A look at two ''Star Trek'' CD-ROMs -- ''The Next Generation 'A Final Unity''' and ''Omnipedia'' newest immersion into mythical galaxy

By Albert Kim
Updated August 04, 1995 at 04:00 AM EDT

A look at two new ”Star Trek” CD-ROMs

Millennia from now, when historians are picking through the remains of the late 20th century, they may very well conclude that the digital revolution was simply a by-product of a much more profound phenomenon: Star Trek. The evidence will be overwhelming. They’ll look at our on-line activity and assume that the Internet was created simply to accommodate a global Trek forum. (How else to explain the sheer volume of Trek traffic in cyberspace, often in newsgroups?) They’ll unearth Trek screensavers, font packs, sound clips, and videogames and deduce that such electronic arcana were designed to verse children in Trek lore. And they’ll come across CD-ROMs such as Star Trek: The Next Generation ”A Final Unity” and Star Trek Omnipedia and reason, logically, that multimedia was invented to fulfill our deep communal desire to immerse ourselves in our favorite mythical universe.

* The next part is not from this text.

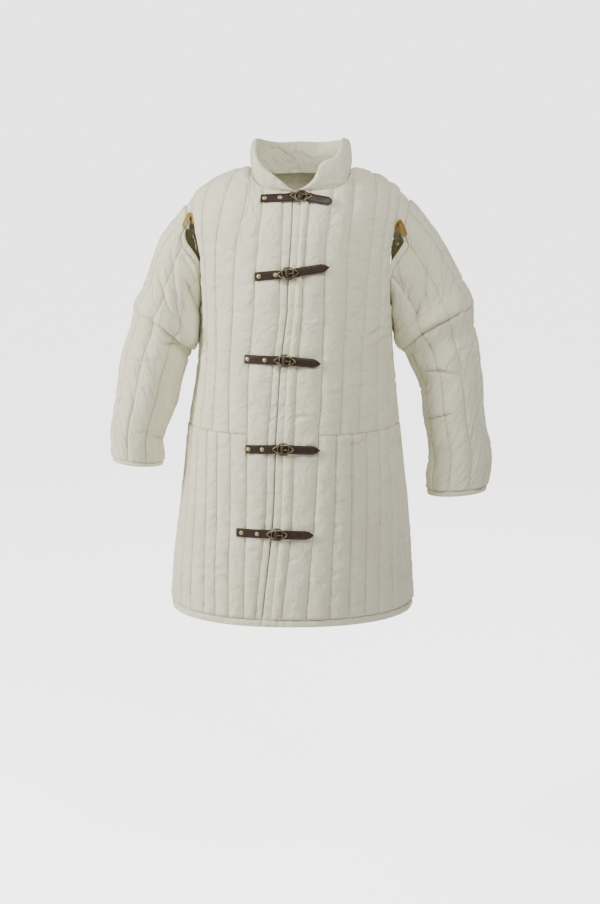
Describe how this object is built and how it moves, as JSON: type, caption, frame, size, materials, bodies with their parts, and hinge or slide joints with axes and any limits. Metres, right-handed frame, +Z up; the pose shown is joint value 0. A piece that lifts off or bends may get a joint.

That’s the futuristic view (fittingly). The funny thing is, the picture doesn’t change much from a closer perspective. Star Trek, the most popular, all-embracing fantasy of our time, is a mania uniquely served by multimedia technology. Where else but on CD-ROM could you weave together the actual voices of the Next Generation cast into an adventure simulation, as A Final Unity does? And what other medium affords access to the collected minutiae of the Trek compulsion, as the Omnipedia does? Next to running your own holodeck program, these discs are the surest ways to translate the details of a fictional universe into a functional interactive illusion.

Of course, the programs accomplish that through different means. Unity is a role-playing game featuring splashy animation, insanely detailed controls, and the voices of Patrick Stewart, Brent Spiner, et al. The game’s structure resembles an episode of the series: An opening scene sets up the plot (you’ve come to the aid of a ship being pursued by hostile aliens near the Neutral Zone), the familiar theme music plays, and…engage.

Intuition quickly takes over. You can slip into the skin of Captain Picard (hearing Stewart’s authoritative baritone issuing your orders is immensely empowering) and quickly begin negotiating with other ship captains, fighting battles, and exploring strange new worlds and new civilizations. The captain’s chair is all yours: Decide what tone to adopt when dealing with leaders of other planets and assemble the proper away teams to solve mysteries at different sites. (Hint: Never send a Betazoid to do a Klingon’s job.)

This being Star Trek, the ship and its systems have been painstakingly crafted. But in certain cases, the degree of detail is stupefying. One look at the engineering control panel and I felt like scurrying back to Starfleet Academy. Am I really supposed to figure out what percentage of the ship’s total reserve power is stored in the EPS power grid? As in the show itself, the technobabble runs thick.

Of course, techie Trekkies will demand as much, if not more. In which case they may be better off consulting the Omnipedia, a numbingly comprehensive reference work that rounds up every last ion, Tribble, and Quark that ever appeared in any of Trek‘s many incarnations: the original series, The Next Generation, the feature films, etc. (a free update covering Voyager and Generations will be issued later this year). A follow-up to last year’s immensely successful Star Trek: The Next Generation Interactive Technical Manual, Omnipedia adopts the interface of the Enterprise’s on-board computer, complete with actress Majel Barrett’s soothing voice.

It doesn’t take long before you’re pleasantly lost in space. Punch up the name McCoy and you’re treated to a complete dossier on the crotchety physician, including a video montage of some of his more memorable moments (”I’m a doctor, not an escalator!”). Link to Edith Keeler, the Depression-era social worker, played by Joan Collins, whose life McCoy tried to save during a time-travel adventure, and see a production still from the episode. Scroll down to Kim (for personal reasons) and read about Luisa Kim, a scientist who was part of the unsuccessful terra-forming project on Velara III. Jump to the chronology and search for the dates of that project and continue browsing through other ”historical” events. By the way, you’ll be relieved to find out that the terrible and bloody eugenics wars will finally come to an end in 1996.

If your computer has the necessary hardware, you can access the Omnipedia through voice commands, a whimsical interactive experience that feels remarkably comfortable in this context, once you get past the initial self-consciousness about talking to a machine. The Omnipedia even assumes that you’ll get carried away: Bark, ”Tea. Earl Grey. Hot,” in your best Picardian delivery, and the program will remind you that ”this unit is not a replicator.”

The Omnipedia‘s scope is astonishing. It covers any subject, no matter how slight, that has ever been mentioned in any Trek episode or movie. But the program’s depth is only reflective of the breadth of the Trek universe itself, a universe that has been tended and cultured by fans for decades and that now, finally, can be thoroughly and willfully explored.